「饅頭怖い」の知らなかった舞台設定。
今月の会、行ってきました。トリの志らくさん以外、なんだかぱっとせず。後ろの席で、どうでもいい所でやたら笑うおっさんがいて(なにしろ「あけましておめでとうございます」で爆笑。 どうやら、1/30なのに「あけおめ」が面白かったらしい)
志らくさんの落語は、変化球の前振りにベタな本題、という味な組み合わせでした。
*** 前振り
落語に出てくる「長屋」というのは、TVの時代劇に出てくるような小奇麗なものではない。映画「どん底」に出てくるような、悲惨な貧民窟だ。
※これは志らくさんのよく言う言葉で、私はこれを聞いてDVD「どん底」みちゃったくらいです。…想像以上でした。およそ人が住む様な環境じゃないです。
こんな感じ
そんな貧乏で、餓鬼みたいな長屋の連中が、よせばいいのに「花見」や「喧嘩」をしたりしようとするからこそ、長屋噺は面白い。
なんていう話を前振りに本題がスタートしました。なので、てっきり長屋噺がくると思うじゃありませんか。しかしなんと本題は「饅頭怖い」でした。来たな変化球。=D
*** 饅頭怖い
つまり「この”饅頭怖い”は”長屋噺として聴いてNE”」という訳なのです。
ゴミ捨て場に屋根と寝床があるだけような長屋の中で、小汚くてムサい中年男が寄り集まって駄目集団をモチーフにした「饅頭怖い」の開幕です。

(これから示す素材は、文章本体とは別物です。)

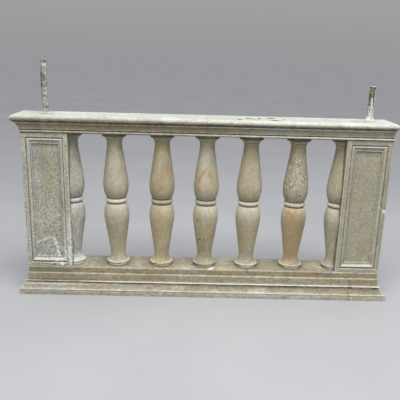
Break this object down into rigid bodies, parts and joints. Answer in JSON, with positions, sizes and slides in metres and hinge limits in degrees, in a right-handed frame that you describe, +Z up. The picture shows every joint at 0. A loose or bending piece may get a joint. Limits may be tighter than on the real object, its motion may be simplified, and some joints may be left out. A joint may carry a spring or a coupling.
{
  "type": "stone balustrade",
  "caption": "Free-standing stone balustrade bay: double-vase balusters between panelled piers on a moulded base, under a moulded coping with rusty pipe stubs.",
  "frame": {"origin": "centre of the base's underside", "axes": "+X along the balustrade, -Y its front, +Z up"},
  "size_m": [1.8835, 0.243, 1.16],
  "materials": {
    "base_stone": "weathered olive-brown sandstone, matt, with pale worn arrises (stands in for stone)",
    "pier_stone": "weathered grey-green sandstone, matt and mottled (stands in for stone)",
    "baluster_stone": "weathered olive-buff sandstone with ochre stains, matt (stands in for stone)",
    "coping_stone": "pale lichened sandstone on top, olive-brown below, matt (stands in for stone)",
    "rusty_iron": "rusted iron pipe with pale mortar crust",
    "mortar": "rough pale grey mortar"
  },
  "bodies": {
    "root": {"footing_left": "base_stone", "footing_right": "base_stone", "plinth_left": "base_stone", "plinth_middle": "base_stone", "plinth_right": "base_stone", "pier_left": "pier_stone", "pier_right": "pier_stone", "baluster_1": "baluster_stone", "baluster_2": "baluster_stone", "baluster_3": "baluster_stone", "baluster_4": "baluster_stone", "baluster_5": "baluster_stone", "half_baluster_left": "baluster_stone", "half_baluster_right": "baluster_stone", "coping_left": "coping_stone", "coping_right": "coping_stone", "pipe_left": "rusty_iron", "pipe_right": "rusty_iron", "pipe_mortar_left": "mortar", "pipe_mortar_right": "mortar"}
  },
  "joints": []
}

いや、面白かったです。同じ台詞でも、シチュエーションが貧乏長屋の貧乏人、しかもいい大人というかおやじどもですから、滑稽さに重みがあります。饅頭を用意するにしたって、連中からすればおそらく全財産を
使って用意したことは間違いありません。そもそも、毎日食うに困ってる連中が、こんな事に金を使うって発想自体、馬鹿ですよね。でもって食い物にされてる。馬鹿の極み。馬鹿の無様さを冷徹に描いてます。=D
そして、ハイライトは騙す側の発狂演技ですかね。普通「饅頭怖い」では、騙す側の演出は、饅頭の話を聴くと極度に怖がる演出をするのがセオリーですが、志らくさんのは、饅頭と聴くと恐怖の余り「発狂する」演出でした。白目剥いて奇声を発し、おこりにかかったように震え、ビックビックンのけぞる…!
やばかったです。あれはTVでは放映できませんね。爆笑ものでした。
でも、確かに、あれを見れば「聞くだけでアレなら、実物見たらどうなっちゃうんだろう…」と思ってしまうのも無理ない話なのかもしれません(笑)。
何かと刺激の多い21世紀、古典落語そのままの笑わせ方ではもはや振り向く人はいない、というのも志らくさんの持論ですが、この「饅頭怖い」は、それに対するベタなアンサーだったと思います。
来月も行きたいのですが、来月の一門会は平日なのでペケ。次の次の、3月までおあづけですな。むふう。